I only did 3 or 4 bottles. Loved it for a short while!

Reactions: Like 1


----------



## Derick

Tom said:


> hmm...i like the liqua coffee, very much actually. Its also a bit bitter, like a decent espresso. Maybe i just have to vape it a couple of times more to get it. its still a weird taste.


 
The liqua coffee tastes like strong bitter coffee, no milk to me. There are people that like that. Not me

Reactions: Like 2


----------



## Silver

Am going through my Liqua 10 flavour sample pack I got a while ago.

My experiences thus far are as follows:
- on getting the pack, when I opened the bottles, most of them had a very sharp and strong chemical smell just when smelling the liquid while in the bottle.
- tried using some of the flavours and did not enjoy them at all - that same chemical taste and smell was there
- so i left the bottles in the cupboard and tried to steep them - with some of the caps and dripper tips removed.
- after a few days of opening, closing, shaking etc, I must say that the sharp chemical smell went away. They smelled much better

- Tried them again - this time it was much better

- I have gone through several of the flavours and my favourite so far is apple. I quite like the sour taste to it

When I'm done with all 10 flavours I will post my findings

Reactions: Like 3


----------



## CraftyZA

Liqua Tiramisu was my ultimate. Started with that the 1st two months of vaping.

Reactions: Like 1


----------



## Tom

CraftyZA said:


> Liqua Tiramisu was my ultimate. Started with that the 1st two months of vaping.


likewise, was my first juice

Reactions: Like 1


----------



## Tom

anyone ever ordered here: http://vaporize.co.za/wp/product-category/eliquid/ ?

what i like is the small amounts that can be ordered, to sample flavours. but how good will the overall quality be?


----------



## Andre

Have not heard of them. Also not on the list - http://www.ecigssa.co.za/index.php?threads/top-e-liquid-vendors.369/


----------



## Silver

Hi Tom

Havent seen that site before. I had a look and it looks interesting. 

But, i didnt see any contact details on the site, which is strange. No telephone numbers or address At least i couldnt find it. 

Also, i didnt see any info on where their juice comes from or where its made. 
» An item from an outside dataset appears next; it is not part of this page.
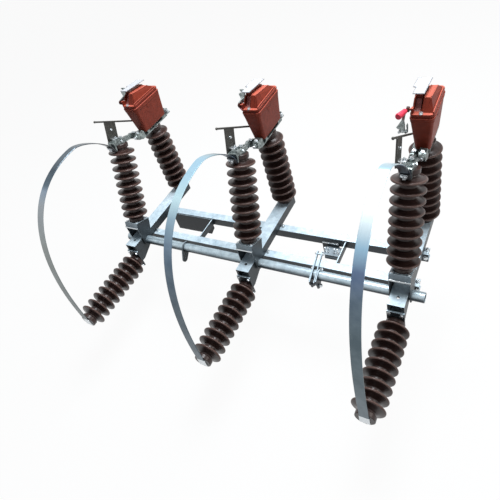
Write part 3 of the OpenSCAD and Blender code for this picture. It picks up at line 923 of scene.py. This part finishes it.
@dataclass
class ArcChamber(Assembly):
    """Oil-filled chamber with its lid and the bare tag on the lid."""

    floor_z: float = 0.571
    rim_z: float = 0.714
    floor: Rim = Rim((-0.022, 0.038, 0.262, 0.454))
    rim: Rim = Rim((-0.036, 0.052, 0.244, 0.463))
    mark: Outline = (
        (0.336, 0.683), (0.351, 0.683), (0.355, 0.690), (0.352, 0.700), (0.337, 0.700), (0.333, 0.690))
    ridge: Outline = ((0.259, DECK), (0.290, 0.789), (0.411, 0.772), (0.434, DECK))
    bead: Outline = (
        (0.2625, 0.7440), (0.2875, 0.7835), (0.2935, 0.7880), (0.4095, 0.7712), (0.4150, 0.7655),
        (0.4330, 0.7440))
    hump: Outline = ((0.306, 0.752), (0.310, 0.788), (0.412, 0.778), (0.434, DECK))
    right_wall: Outline = ((0.252, 0.741), (0.255, 0.7495), (0.275, 0.7515), (0.433, 0.7510), (0.443, 0.741))
    left_wall: Outline = (
        (0.262, 0.741), (0.265, 0.751), (0.279, 0.770), (0.294, 0.783), (0.322, 0.787), (0.326, 0.741))
    ear: Outline = ((0.249, 0.741), (0.270, 0.741), (0.266, 0.764), (0.250, 0.764))
    scoop: Outline = (
        (0.266, 0.7415), (0.278, 0.7465), (0.290, 0.755), (0.298, 0.765), (0.304, 0.776), (0.312, 0.7415))
    tag_front: Point = (0.0, 0.281, 0.810)
    tag_fall: float = 6.2
    plate: Outline = (
        (0, 0.029), (0, -0.008), (0.147, -0.008), (0.147, 0.042), (0.064, 0.042), (0.056, 0.029))
    backing: Outline = (
        (-0.003, 0.032), (-0.003, -0.011), (0.150, -0.011), (0.150, 0.045), (0.0615, 0.045), (0.0535, 0.032))

    def tank(self, phase: str, place: Matrix) -> None:
        """Builds the tapered tank with its lip and the moulder's round mark on its right wall."""
        shape = Shape(place)
        shape.block(*self.floor.slab(0.0, self.floor_z, self.rim_z), 0.003, 0.013, self.rim.sides)
        shape.block(*self.rim.slab(0.0015, self.rim_z - 0.009, self.rim_z + 0.002), 0.0012, 0.018)
        shape.block(*self.rim.slab(0.003, self.rim_z + 0.001, self.rim_z + 0.010), 0.0028, 0.019)
        shape.prism(self.mark, 0.0500, 0.003, 0.0012)
        shape.finish(f"tank_{phase}_look", COMPOUND, "frame", Slot.MOULDING, [f"tank_{phase}"])

    @staticmethod
    def heap(shape: Shape, outline: Outline, sides: Iterable[float], foot_xs: Iterable[float],
             foot_ys: Iterable[float]) -> None:
        """Adds a rounded heap on the deck: a side view between two sides, on a four-cornered foot."""
        walls = [(x, y, z) for x in sides for y, z in outline]
        shape.hull(walls + [(x, y, DECK - 0.001) for x in foot_xs for y in foot_ys], 0.0035)

    def lid(self, phase: str, place: Matrix) -> None:
        """Builds the lid: deck, ridge with its beads, hump, low side walls and the lever's ear and pin."""
        shape = Shape(place)
        shape.block(*self.rim.slab(-0.003, 0.7235, 0.733), 0.0005, 0.016)
        shape.block(*self.rim.slab(0.001, 0.731, DECK), 0.0032, 0.018)
        self.heap(shape, self.ridge, (0.007, 0.034), (0.004, 0.049), (0.259, 0.449))
        for x in (0.0092, 0.0325):
            for (y0, z0), (y1, z1) in zip(self.bead, self.bead[1:]):
                shape.rod((x, y0, z0), (x, y1, z1), 0.0030)
        self.heap(shape, self.hump, (-0.030, -0.001), (-0.032, 0.001), (0.302, 0.434))
        shape.prism(self.right_wall, 0.0485, 0.005, 0.0018, segments=3)
        shape.prism(self.left_wall, -0.0270, 0.0052, 0.0018, segments=3)
        shape.prism(self.ear, -0.028, 0.008, 0.0015)
        pin_y, pin_z = LEVER_PIN[1:]
        shape.rod((-0.052, pin_y, pin_z), (-0.028, pin_y, pin_z), 0.005)
        shape.finish(f"lid_{phase}_look", LID_COMPOUND, "frame", Slot.MOULDING, [f"lid_{phase}"])

    def lid_parts(self, phase: str, place: Matrix) -> None:
        """Builds the scooped foot of the hump, the tag's screws and the bolt on the deck."""
        foot = Shape(place)
        foot.prism(self.scoop, -0.0130, 0.0225, 0.0012, segments=3)
        # The scoop's paler compound is painted sheen.
        foot.finish(f"lid_scoop_{phase}", PALE_COMPOUND, "frame", Slot.MOULDING)
        screws = Shape(place)
        screws.bolt((0.0045, 0.2505, DECK), Axis.UP.value, 0.008)
        for y, top in ((0.345, 0.8055), (0.400, 0.7995)):
            screws.rod((-0.012, y, 0.776), (-0.012, y, top), 0.0025)
        screws.finish(f"lid_screws_{phase}", BRIGHT_ZINC, "frame", Slot.MOULDING)

    def tag(self, phase: str, place: Matrix) -> None:
        """Builds the bare tag, which falls to the back, with its grey edge."""
        fall = Matrix.Rotation(math.radians(-self.tag_fall), 4, "X")
        flat = Matrix.Rotation(math.radians(-90), 4, "Y")
        lie = place @ Matrix.Translation(self.tag_front) @ fall @ flat
        tag = Shape(lie)
        tag.prism(self.plate, 0.0, 0.0018, 0.0003, segments=1)
        tag.finish(f"bare_tag_{phase}", WHITE_PLATE, "frame", Slot.MOULDING)
        back = Shape(lie)
        back.prism(self.backing, -0.0010, 0.0022, 0.0002, segments=1)
        back.finish(f"tag_backing_{phase}", TAG_EDGE, "frame", Slot.MOULDING)

    def build_phase(self, phase: str, x: float) -> None:
        """Builds the chamber of one phase."""
        for step in (self.tank, self.lid, self.lid_parts, self.tag):
            step(phase, Matrix.Translation((x, 0, 0)))


@dataclass
class TripLever(Assembly):
    """Lever on the lid's pin with a red knob in front and a studded fork over the arcing rod."""

    arm_x: float = -0.054
    fork_y: float = -0.043
    knob_root: Point = (-0.050, -0.016, 0.003)
    knob_tip: Point = (-0.064, -0.070, 0.010)
    knob_radius: float = 0.013
    collar: Point = (-0.0012, -0.004, 0.0005)
    arm: Outline = (
        (-0.006, -0.002), (-0.030, -0.010), (-0.047, -0.018), (-0.047, -0.072), (-0.039, -0.072),
        (-0.039, -0.038), (-0.028, -0.030), (-0.004, -0.011))
    fork: Outline = (
        (-0.060, -0.024), (-0.048, -0.024), (-0.046, -0.040), (-0.046, -0.064), (-0.039, -0.060),
        (-0.041, -0.042), (-0.037, -0.032), (-0.034, -0.042), (-0.035, -0.074), (-0.064, -0.076),
        (-0.070, -0.066), (-0.065, -0.060), (-0.072, -0.060), (-0.079, -0.053), (-0.070, -0.040))
    studs: Outline = ((-0.054, -0.068), (-0.042, -0.070), (-0.068, -0.072))

    def hub(self, phase: str, place: Matrix, body: str) -> None:
        """Builds the hub on the pin and the root of the knob."""
        shape = Shape(place)
        shape.rod((HUB_X - 0.005, 0, 0), (HUB_X + 0.005, 0, 0), 0.011, edge=0.0012)
        shape.rod((HUB_X, -0.004, 0.000), self.knob_root, 0.0052, 0.0068)
        collar_end = Vector(self.knob_root) + Vector(self.collar)
        shape.rod(self.knob_root, tuple(collar_end), 0.0068)
        shape.finish(f"lever_hub_{phase}", LEVER_COMPOUND, body, Slot.KNOB)

    def lugs(self, phase: str, place: Matrix, body: str) -> None:
        """Builds the hook arm, the fork with its studs and the washers beside the hub."""
        shape = Shape(place)
        shape.prism(self.arm, self.arm_x, 0.0075, 0.0015)
        across = Matrix.Rotation(math.radians(-90), 4, "Z")
        shape.prism(self.fork, -self.fork_y, 0.0078, 0.0014, local=across)
        for x, z in self.studs:
            shape.rod((x, self.fork_y + 0.009, z), (x, self.fork_y - 0.009, z), 0.0035)
        for side in (-1, 1):
            near, far = (HUB_X - reach - 0.001 * side for reach in (0.0052, 0.0072))
            shape.rod((near, 0.0, 0.0), (far, 0.0, 0.0), 0.0075)
        shape.finish(f"lever_{phase}_look", GREY_CAST, body, Slot.KNOB, [f"lever_{phase}"])
        nuts = Shape(place)
        for x, z in self.studs:
            nuts.bolt((x, self.fork_y - 0.0042, z), Axis.FRONT.value, 0.0055)
        nuts.finish(f"lever_nuts_{phase}", BRIGHT_ZINC, body, Slot.KNOB)

    def knob(self, phase: str, place: Matrix, body: str) -> None:
        """Turns the red knob, wider towards its round front end."""
        root, tip = Vector(self.knob_root), Vector(self.knob_tip)
        length, r = (tip - root).length, self.knob_radius
        turn = Matrix.Translation(root) @ (tip - root).to_track_quat("Z", "Y").to_matrix().to_4x4()
        shape = Shape(place)
        profile = [(0, 0.001), (0.0085, 0.001), (0.0102, 0.0035), (r - 0.0008, length - 0.010),
                   (r, length - 0.005), (r - 0.0008, length - 0.0015), (r - 0.003, length + 0.001),
                   (0, length + 0.001)]
        shape.turned(profile, 40, turn)
        shape.finish(f"lever_knob_{phase}", RED_KNOB, body, Slot.KNOB)

    def build_phase(self, phase: str, x: float) -> None:
        """Builds the lever of one phase at its own rest angle."""
        turn = Matrix.Rotation(math.radians(-LEVER_TURN[phase]), 4, "X")
        for step in (self.hub, self.lugs, self.knob):
            step(phase, Matrix.Translation((x, *LEVER_PIN[1:])) @ turn, f"lever_{phase}")


# ---------------------------------------------------------------- studio

@dataclass
class Studio:
    """Pale floor, soft lamps and the camera."""

    eye: Point = (1.0936, -1.3144, 1.7268)
    right: Point = (0.8651, 0.4382, -0.2439)
    up: Point = (-0.1553, 0.6964, 0.7006)
    ahead: Point = (-0.4769, 0.5683, -0.6706)
    lens: float = 32.78
    shift: tuple[float, float] = (-0.0051, -0.0313)
    floor_drop: float = 0.30

    @staticmethod
    def seen(tree: Tree) -> Socket:
        """Returns 1 for what the camera, a reflection or a clear body sees."""
        path = add_node(tree, "LightPath")
        first = add_node(tree, "Math", {"operation": "MAXIMUM", 0: path.outputs["Is Camera Ray"],
                                        1: path.outputs["Is Glossy Ray"]})
        return add_node(tree, "Math", {"operation": "MAXIMUM", 0: first.outputs[0],
                                       1: path.outputs["Is Transmission Ray"]}).outputs[0]

    def floor(self) -> None:
        """Lays the white floor, which keeps a faint shadow."""
        part = bmesh.new()
        bmesh.ops.create_grid(part, x_segments=1, y_segments=1, size=40)
        level = CAD_BOX[0][2] - self.floor_drop
        bmesh.ops.translate(part, vec=(0, 0, level), verts=part.verts)
        data = bpy.data.meshes.new("floor")
        part.to_mesh(data)
        part.free()
        plane = bpy.data.objects.new("floor", data)
        bpy.context.scene.collection.objects.link(plane)
        material = bpy.data.materials.new("pale_floor")
        material.use_nodes = True
        tree = material.node_tree
        tree.nodes.clear()
        matt = add_node(tree, "BsdfDiffuse", {"Color": "#f2f3f4"})
        glow = add_node(tree, "Emission", {"Color": (1, 1, 1, 1), "Strength": 1.0})
        share = add_node(tree, "Math", {"operation": "MULTIPLY", 0: self.seen(tree), 1: 0.94})
        both = add_node(tree, "MixShader", {0: share.outputs[0], 1: matt.outputs[0], 2: glow.outputs[0]})
        add_node(tree, "OutputMaterial", {0: both.outputs[0]})
        data.materials.append(material)

    def sky(self) -> None:
        """Sets the plain surroundings: white to the eye, a dimmer dome for the light."""
        world = bpy.data.worlds.new("studio")
        world.use_nodes = True
        tree = world.node_tree
        tree.nodes.clear()
        dome = add_node(tree, "Background", {"Color": "#dfe8f0", "Strength": 0.24})
        white = add_node(tree, "Background", {"Color": (1, 1, 1, 1), "Strength": 1.0})
        both = add_node(tree, "MixShader", {0: self.seen(tree), 1: dome.outputs[0], 2: white.outputs[0]})
        add_node(tree, "OutputWorld", {0: both.outputs[0]})
        bpy.context.scene.world = world

    @staticmethod
    def lamp(name: str, at: Point, aim: Point, size: float, power: float, colour: str) -> None:
        """Hangs one soft square lamp.

        Args:
            name: name of the lamp.
            at: where it hangs.
            aim: point that it looks at.
            size: its side.
            power: its power in watts.
            colour: its colour.
        """
        data = bpy.data.lights.new(name, "AREA")
        data.size = size
        data.energy = power
        data.color = srgb(colour)[:3]
        lamp = bpy.data.objects.new(name, data)
        lamp.location = at
        lamp.rotation_euler = (Vector(aim) - Vector(at)).to_track_quat("-Z", "Y").to_euler()
        bpy.context.scene.collection.objects.link(lamp)

    def camera(self) -> None:
        """Sets the camera at its solved place."""
        data = bpy.data.cameras.new("view")
        data.lens = self.lens
        data.sensor_width = 36
        data.shift_x, data.shift_y = self.shift
        camera = bpy.data.objects.new("view", data)
        axes = Matrix((self.right, self.up, tuple(-c for c in self.ahead))).transposed().to_4x4()
        camera.matrix_world = Matrix.Translation(self.eye) @ axes
        bpy.context.scene.collection.objects.link(camera)
        bpy.context.scene.camera = camera

    def build(self) -> None:
        """Builds the whole studio."""
        self.camera()
        self.floor()
        self.sky()
        self.lamp("top_lamp", (0.5, 1.0, 3.3), (0, 0.05, 0.3), 1.8, 165, "#f6fbff")
        self.lamp("side_lamp", (3.3, 0.3, 1.6), (0.2, 0.1, 0.35), 1.4, 24, "#fffaf2")
        bpy.context.scene.view_settings.view_transform = "Standard"


def main() -> None:
    """Builds every sub-assembly in order."""
    logging.basicConfig(level=logging.INFO, format="%(message)s")
    Studio().build()
    for assembly in (FrameSteel, ShaftGear, PostInsulator, MovingContact, FixedContact, FlexibleBand,
                     ArcChamber, TripLever):
        assembly().build()


if __name__ == "__main__":
    main()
I did a whois lookup on their domain and the owner of their domain is as follows:

Registrant:
Name: vaporise.co.za
Organisation:
Email: koekemoer.pieter@gmail.com
Tel: +27.11612700
Fax: +27.11612700

Maybe they are very new and will improve their site over time. Until then, i wont be ordering just yet

Reactions: Like 1


----------



## Tom

yeah, might not be a good idea.... thinking of doing a test with ordering some US liquid. not too big of an order, if it becomes a mission or get lost it won't be so bad. There the list from Andre comes in handy

Reactions: Like 1


----------



## Rob Fisher

Nice to see someone bringing in the Hand Grenades! (Cool Fire II). When will your coming soon stuff be in?


----------



## Silver

Thanks Pieter - saw your website - 
Correct me if I am wrong - your juices are mainly Dekang and Hangsen?

Thanks for posting

Nice accessories on your site

All the best


----------



## Rob Fisher

I assume those Gold Pro Tank Mini are clones of the Kangertech Pro Tank Mini 2's?


----------



## Mklops

I am so ordering one of those! Even if it's only for the look

Sent via harnessing the power of the moon's gravitational pull

Reactions: Like 1


----------



## Mklops

And I kinda like that hammer mech mod... pretty interesting

Sent via harnessing the power of the moon's gravitational pull


----------



## johan

Good variety


----------



## vaporize.co.za

@Rob:

In fact I already have a few of the CoolfireII in stock, I will update the site later today.
Yes the Gold Protanks are gold plated Protank v1 and mini Protank v1 clones.

@Silver ..

Yes our eLiquids are hand crafted/blended and bottled by ourselves, I have divided them into Dekang, Hangsen and Vaporize house blends on the website. The Vaporize house blends will be a combination of Hangsen, Dekang, concentrates combined to give a unique flavor not found anywhere else.


----------



## Silver

Ok thanks


----------



## Rob Fisher

vaporize.co.za said:


> In fact I already have a few of the CoolfireII in stock, I will update the site later today.



Oh sheeezzzz! I wish you had posted this a day ago... I ordered one all the way from the USA because I couldn't source one locally...


----------



## Mklops

Eish... Sorry neh

Sent via harnessing the power of the moon's gravitational pull


----------



## TiemieX

Twisp ejuice tastes so good in the Twisp unit but harsh in my new toy, the eGo one. Liqua bad in both.

Reactions: Informative 1


----------



## Craig

I can recommend the E-liquid Project I've tried the Daddler, which I like a lot, and Gollum's Apple. 
I will be trying the others soon.


----------



## TiemieX

Craig said:


> I can recommend the E-liquid Project I've tried the Daddler, which I like a lot, and Gollum's Apple.
> I will be trying the others soon.


Thanx. Wil try them. Ordered sample pack from SkyblueVape. Hope it will be here next week.

Reactions: Like 2


----------